Instructions for the task:
Your task is to print all of the material verbatim.

Dataset content:
+===+

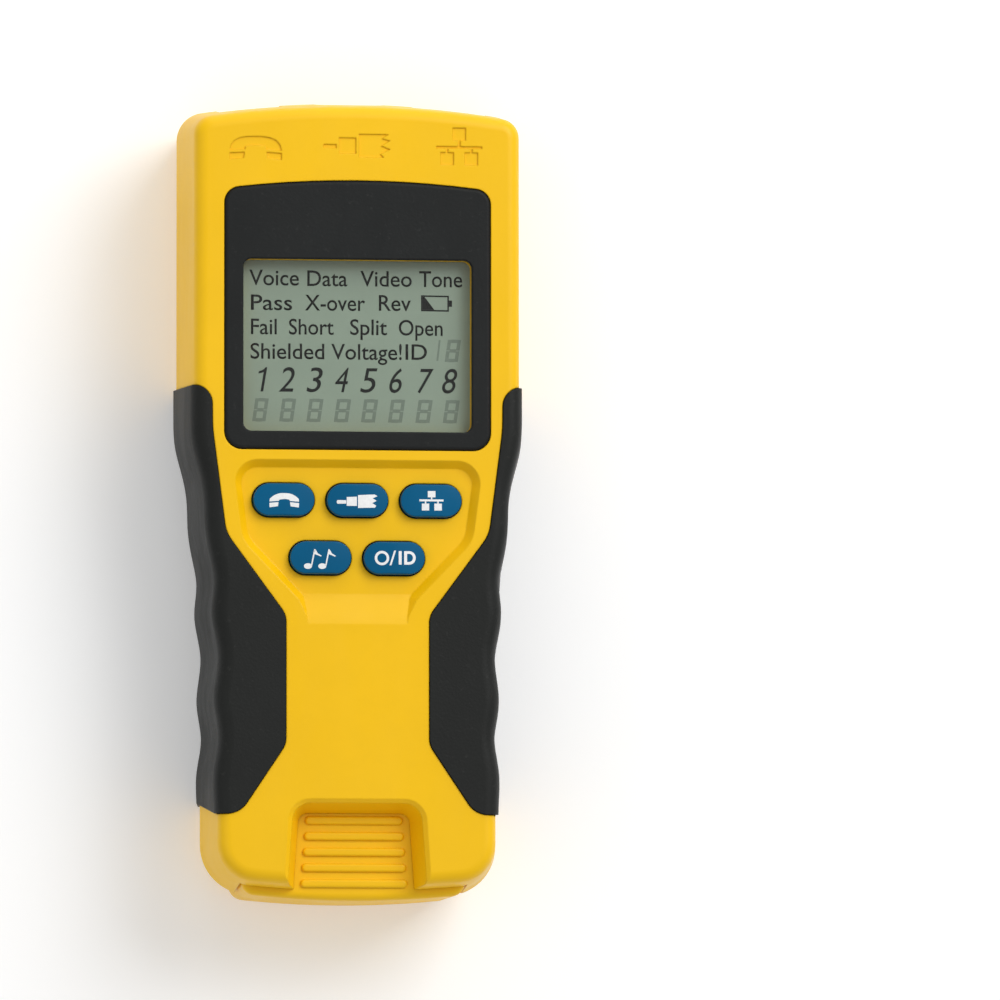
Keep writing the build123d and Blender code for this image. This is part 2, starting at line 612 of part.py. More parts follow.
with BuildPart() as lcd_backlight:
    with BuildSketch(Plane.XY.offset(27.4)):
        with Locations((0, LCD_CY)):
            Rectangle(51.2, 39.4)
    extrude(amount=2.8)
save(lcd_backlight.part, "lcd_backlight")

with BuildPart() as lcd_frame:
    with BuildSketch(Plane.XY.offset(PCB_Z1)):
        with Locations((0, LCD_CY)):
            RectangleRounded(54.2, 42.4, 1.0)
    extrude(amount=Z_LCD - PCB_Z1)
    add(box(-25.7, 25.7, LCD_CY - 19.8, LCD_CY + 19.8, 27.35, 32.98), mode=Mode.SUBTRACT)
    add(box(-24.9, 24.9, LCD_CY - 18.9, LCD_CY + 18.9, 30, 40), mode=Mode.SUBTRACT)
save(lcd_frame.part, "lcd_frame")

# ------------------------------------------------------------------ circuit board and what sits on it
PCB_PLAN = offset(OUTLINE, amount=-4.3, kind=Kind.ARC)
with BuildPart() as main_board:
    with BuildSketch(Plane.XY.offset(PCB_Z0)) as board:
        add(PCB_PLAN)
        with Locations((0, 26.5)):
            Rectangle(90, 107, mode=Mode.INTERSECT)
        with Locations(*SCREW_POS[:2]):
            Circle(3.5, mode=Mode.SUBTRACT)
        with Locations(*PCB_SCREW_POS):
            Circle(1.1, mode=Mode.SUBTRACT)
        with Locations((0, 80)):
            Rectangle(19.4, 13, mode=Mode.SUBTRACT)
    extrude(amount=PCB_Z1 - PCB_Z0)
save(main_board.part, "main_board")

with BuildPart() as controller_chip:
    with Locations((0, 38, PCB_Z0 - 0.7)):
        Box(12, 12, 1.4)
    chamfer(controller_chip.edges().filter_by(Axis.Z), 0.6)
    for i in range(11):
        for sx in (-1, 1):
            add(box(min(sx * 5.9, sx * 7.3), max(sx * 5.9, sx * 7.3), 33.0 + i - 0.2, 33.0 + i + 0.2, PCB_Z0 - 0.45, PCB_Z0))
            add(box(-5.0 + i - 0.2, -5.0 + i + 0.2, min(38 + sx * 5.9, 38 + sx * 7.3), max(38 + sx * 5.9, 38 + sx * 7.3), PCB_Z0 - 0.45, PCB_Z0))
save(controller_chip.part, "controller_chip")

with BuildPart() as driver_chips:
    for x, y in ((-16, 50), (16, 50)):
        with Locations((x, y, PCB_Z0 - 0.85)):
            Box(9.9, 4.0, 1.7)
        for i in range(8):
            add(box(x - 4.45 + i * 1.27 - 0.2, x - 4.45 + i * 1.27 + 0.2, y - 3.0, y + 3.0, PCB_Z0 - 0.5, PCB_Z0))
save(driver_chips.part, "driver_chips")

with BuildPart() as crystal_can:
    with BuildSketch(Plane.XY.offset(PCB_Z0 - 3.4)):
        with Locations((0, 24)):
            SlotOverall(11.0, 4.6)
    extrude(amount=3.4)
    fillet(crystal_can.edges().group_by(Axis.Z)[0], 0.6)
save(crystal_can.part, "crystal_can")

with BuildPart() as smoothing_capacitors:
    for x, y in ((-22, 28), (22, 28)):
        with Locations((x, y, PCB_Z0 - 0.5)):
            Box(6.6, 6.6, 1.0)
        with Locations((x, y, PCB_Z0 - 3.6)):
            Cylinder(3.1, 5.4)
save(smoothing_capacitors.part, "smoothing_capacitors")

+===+

Exercise output:
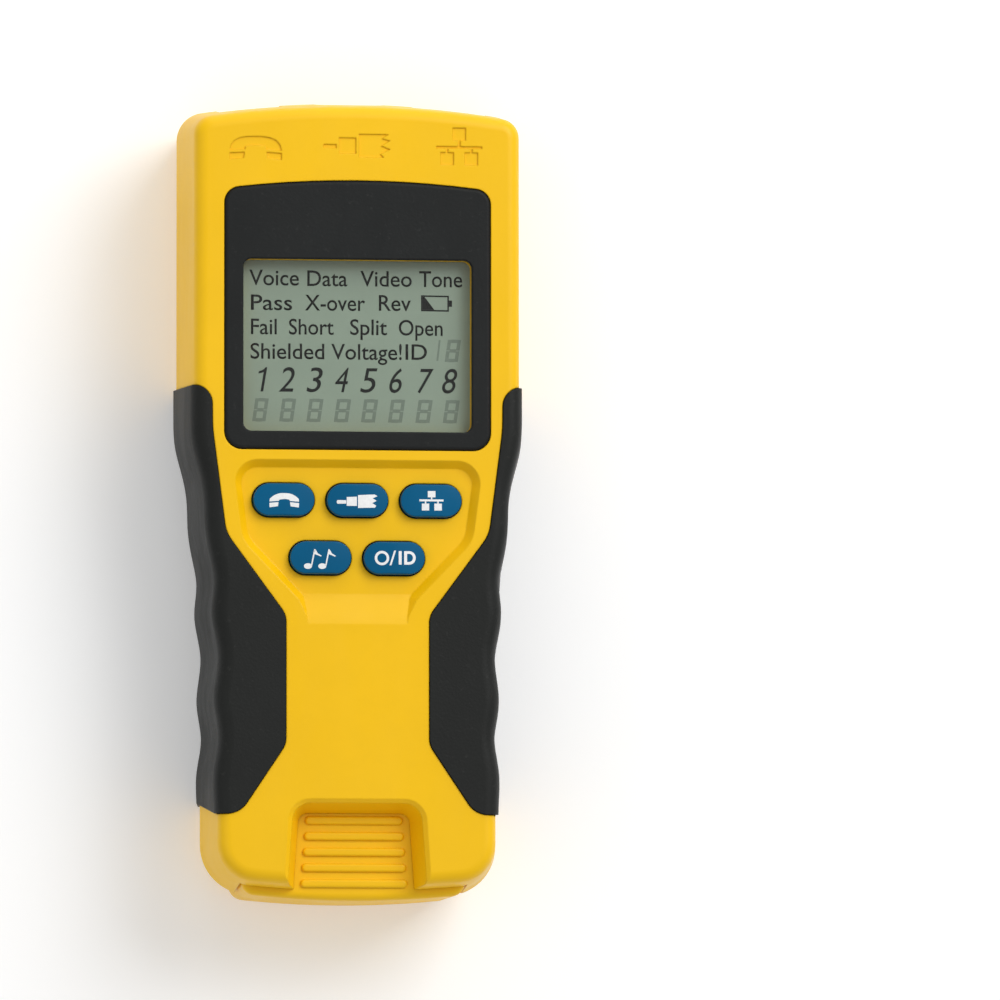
Keep writing the build123d and Blender code for this image. This is part 2, starting at line 612 of part.py. More parts follow.
with BuildPart() as lcd_backlight:
    with BuildSketch(Plane.XY.offset(27.4)):
        with Locations((0, LCD_CY)):
            Rectangle(51.2, 39.4)
    extrude(amount=2.8)
save(lcd_backlight.part, "lcd_backlight")

with BuildPart() as lcd_frame:
    with BuildSketch(Plane.XY.offset(PCB_Z1)):
        with Locations((0, LCD_CY)):
            RectangleRounded(54.2, 42.4, 1.0)
    extrude(amount=Z_LCD - PCB_Z1)
    add(box(-25.7, 25.7, LCD_CY - 19.8, LCD_CY + 19.8, 27.35, 32.98), mode=Mode.SUBTRACT)
    add(box(-24.9, 24.9, LCD_CY - 18.9, LCD_CY + 18.9, 30, 40), mode=Mode.SUBTRACT)
save(lcd_frame.part, "lcd_frame")

# ------------------------------------------------------------------ circuit board and what sits on it
PCB_PLAN = offset(OUTLINE, amount=-4.3, kind=Kind.ARC)
with BuildPart() as main_board:
    with BuildSketch(Plane.XY.offset(PCB_Z0)) as board:
        add(PCB_PLAN)
        with Locations((0, 26.5)):
            Rectangle(90, 107, mode=Mode.INTERSECT)
        with Locations(*SCREW_POS[:2]):
            Circle(3.5, mode=Mode.SUBTRACT)
        with Locations(*PCB_SCREW_POS):
            Circle(1.1, mode=Mode.SUBTRACT)
        with Locations((0, 80)):
            Rectangle(19.4, 13, mode=Mode.SUBTRACT)
    extrude(amount=PCB_Z1 - PCB_Z0)
save(main_board.part, "main_board")

with BuildPart() as controller_chip:
    with Locations((0, 38, PCB_Z0 - 0.7)):
        Box(12, 12, 1.4)
    chamfer(controller_chip.edges().filter_by(Axis.Z), 0.6)
    for i in range(11):
        for sx in (-1, 1):
            add(box(min(sx * 5.9, sx * 7.3), max(sx * 5.9, sx * 7.3), 33.0 + i - 0.2, 33.0 + i + 0.2, PCB_Z0 - 0.45, PCB_Z0))
            add(box(-5.0 + i - 0.2, -5.0 + i + 0.2, min(38 + sx * 5.9, 38 + sx * 7.3), max(38 + sx * 5.9, 38 + sx * 7.3), PCB_Z0 - 0.45, PCB_Z0))
save(controller_chip.part, "controller_chip")

with BuildPart() as driver_chips:
    for x, y in ((-16, 50), (16, 50)):
        with Locations((x, y, PCB_Z0 - 0.85)):
            Box(9.9, 4.0, 1.7)
        for i in range(8):
            add(box(x - 4.45 + i * 1.27 - 0.2, x - 4.45 + i * 1.27 + 0.2, y - 3.0, y + 3.0, PCB_Z0 - 0.5, PCB_Z0))
save(driver_chips.part, "driver_chips")

with BuildPart() as crystal_can:
    with BuildSketch(Plane.XY.offset(PCB_Z0 - 3.4)):
        with Locations((0, 24)):
            SlotOverall(11.0, 4.6)
    extrude(amount=3.4)
    fillet(crystal_can.edges().group_by(Axis.Z)[0], 0.6)
save(crystal_can.part, "crystal_can")

with BuildPart() as smoothing_capacitors:
    for x, y in ((-22, 28), (22, 28)):
        with Locations((x, y, PCB_Z0 - 0.5)):
            Box(6.6, 6.6, 1.0)
        with Locations((x, y, PCB_Z0 - 3.6)):
            Cylinder(3.1, 5.4)
save(smoothing_capacitors.part, "smoothing_capacitors")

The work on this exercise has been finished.